Work to complete: Return only what lies between the first line of the entries and the line containing "the cap follows.", both lines included.

[CAD and scene scripts]
• • • • •
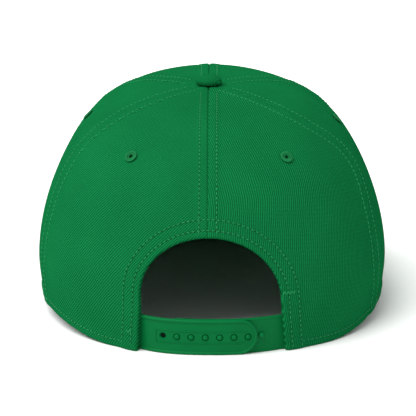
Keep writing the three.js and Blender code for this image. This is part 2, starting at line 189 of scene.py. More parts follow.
@dataclass(frozen=True)
class CrownForm:
    """The crown's outer face, which every piece of the cap follows.

    Attributes:
        axis_y: Where the crown's axis stands along Y.
        visor_root: The height of the visor's top face at the crown's front.
        side_rise: How far the rim is raised at the sides, up to side_bearing.
        rise_turn: How far that rise is turned, in degrees.
        lean: How far the middle leans to the left, from lean_start up to lean_end.
        sewn_gap: The gap between pieces that are sewn together.
        roundness: The power of the rounded plan: 2 is an ellipse.
        ridge: How far the crown stands out on a seam, as a share of its reach.
        back_bearing: Where the rim lies flat, in degrees.
        swing_level: The level where a seam swings out most.
        seam_turn: The level where seams start to turn from their rim bearing to their top one,
            and where the ridge on them is full.
        level_halvings: How often the search for a level halves its range.
        columns: The section points at each bearing asked for so far.
        sections: The sections from the rim to the top.
        seams: The seams from the front seam round by the wearer's right.
    """

    axis_y: float
    visor_root: float
    half_width: float = 85 * MM
    front_reach: float = 99 * MM
    back_reach: float = 94 * MM
    height: float = 107 * MM
    cloth: float = 1.8 * MM
    side_rise: float = 6 * MM
    rise_turn: float = 4
    lean: float = 1.6 * MM
    lean_start: float = 20 * MM
    lean_end: float = 42 * MM
    sewn_gap: float = 0.3 * MM
    roundness: float = 2.25
    ridge: float = 0.014
    side_bearing: float = 112
    back_bearing: float = 145
    swing_level: float = 0.49
    swing_span: float = 0.13
    seam_turn: float = 0.4
    level_halvings: int = 22
    columns: dict[float, list[Vector]] = field(default_factory=dict, compare=False, repr=False)
    visor_slope: float = 0.1
    visor_arch_radius: float = 390 * MM
    visor_corner_bearing: float = 61
    visor_end_bearing: float = 95
    sections: tuple[Section, ...] = (
        Section(1, 1, 1, 0, 0, 0),
        Section(1.018, 1, 1.006, 0.259, 0.324, 0.188),
        Section(0.972, 0.97, 0.97, 0.475, 0.553, 0.406),
        Section(0.87, 0.897, 0.87, 0.683, 0.768, 0.61),
        Section(0.724, 0.76, 0.71, 0.843, 0.917, 0.782),
        Section(0.51, 0.55, 0.495, 0.95, 1.002, 0.91),
        Section(0.26, 0.29, 0.25, 0.996, 1.012, 0.98),
        Section(0, 0, 0, 1, 1, 1),
    )
    seams: tuple[Seam, ...] = (
        Seam(0, 0, "front_right", grain=60, valley=1),
        Seam(58, 60, "side_right"),
        Seam(117, 136, "back_right", 0.46, grain=10, swing=-5),
        Seam(180, 180, "back_left", 0.54, grain=38, valley=1),
        Seam(248, 231, "side_left", 0.58),
        Seam(302, 300, "front_left", grain=60),
        Seam(360, 360),
    )

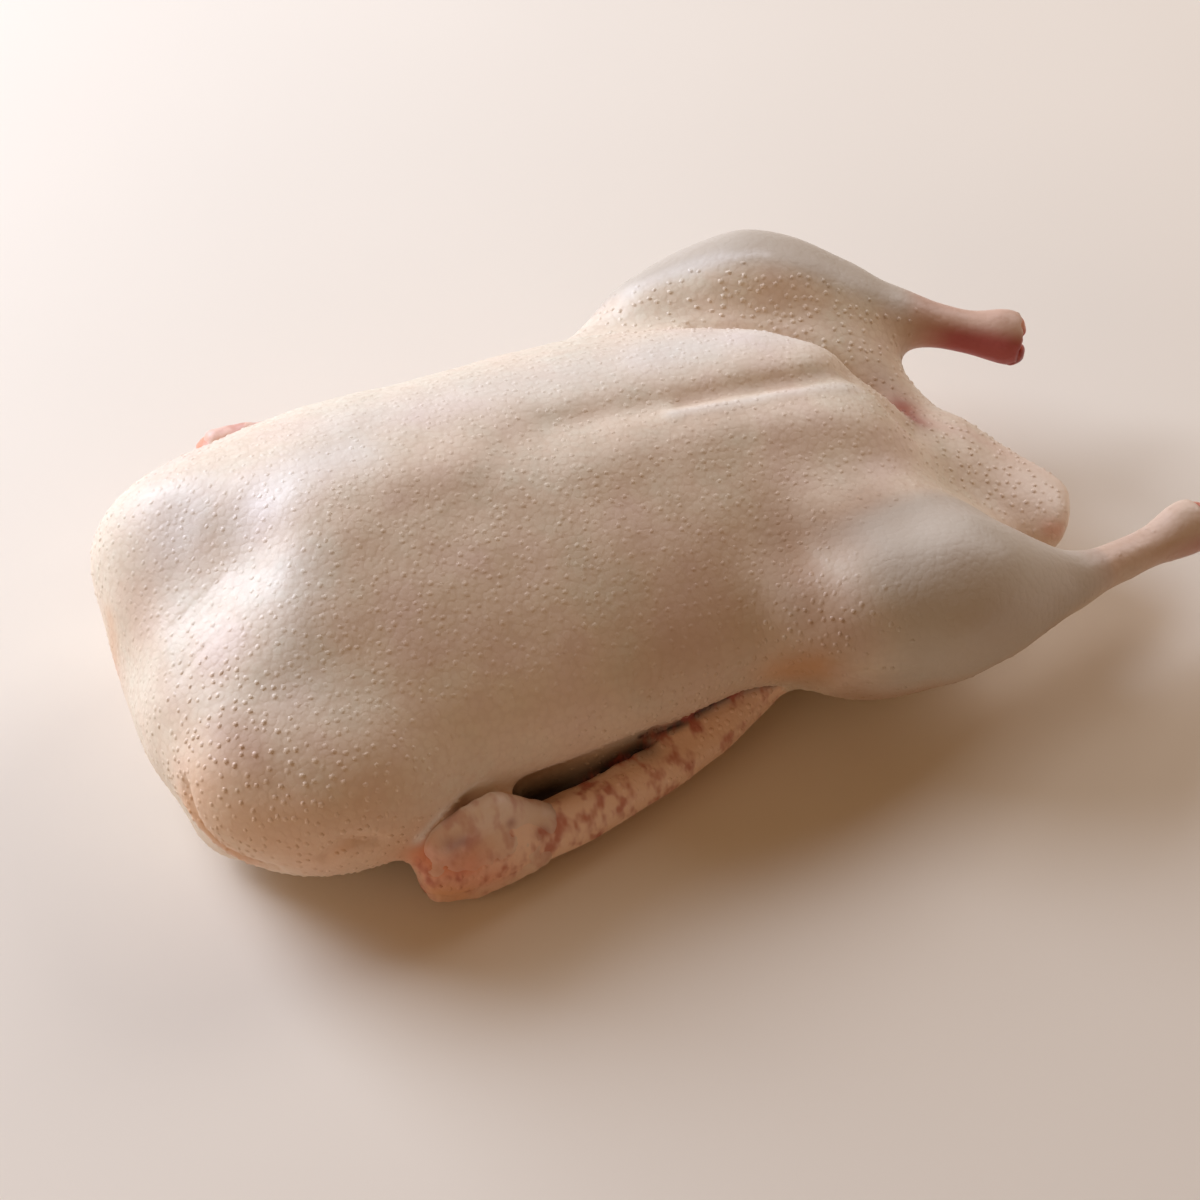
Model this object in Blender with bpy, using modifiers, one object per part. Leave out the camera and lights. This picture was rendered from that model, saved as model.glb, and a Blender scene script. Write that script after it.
• • • • •
Problem solution:
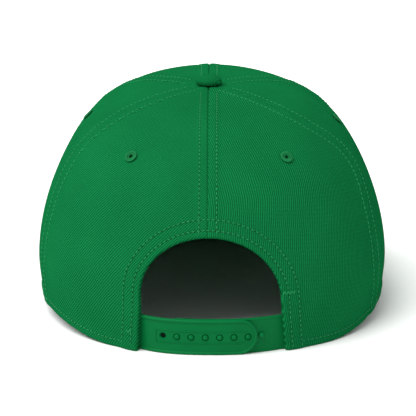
Keep writing the three.js and Blender code for this image. This is part 2, starting at line 189 of scene.py. More parts follow.
@dataclass(frozen=True)
class CrownForm:
    """The crown's outer face, which every piece of the cap follows.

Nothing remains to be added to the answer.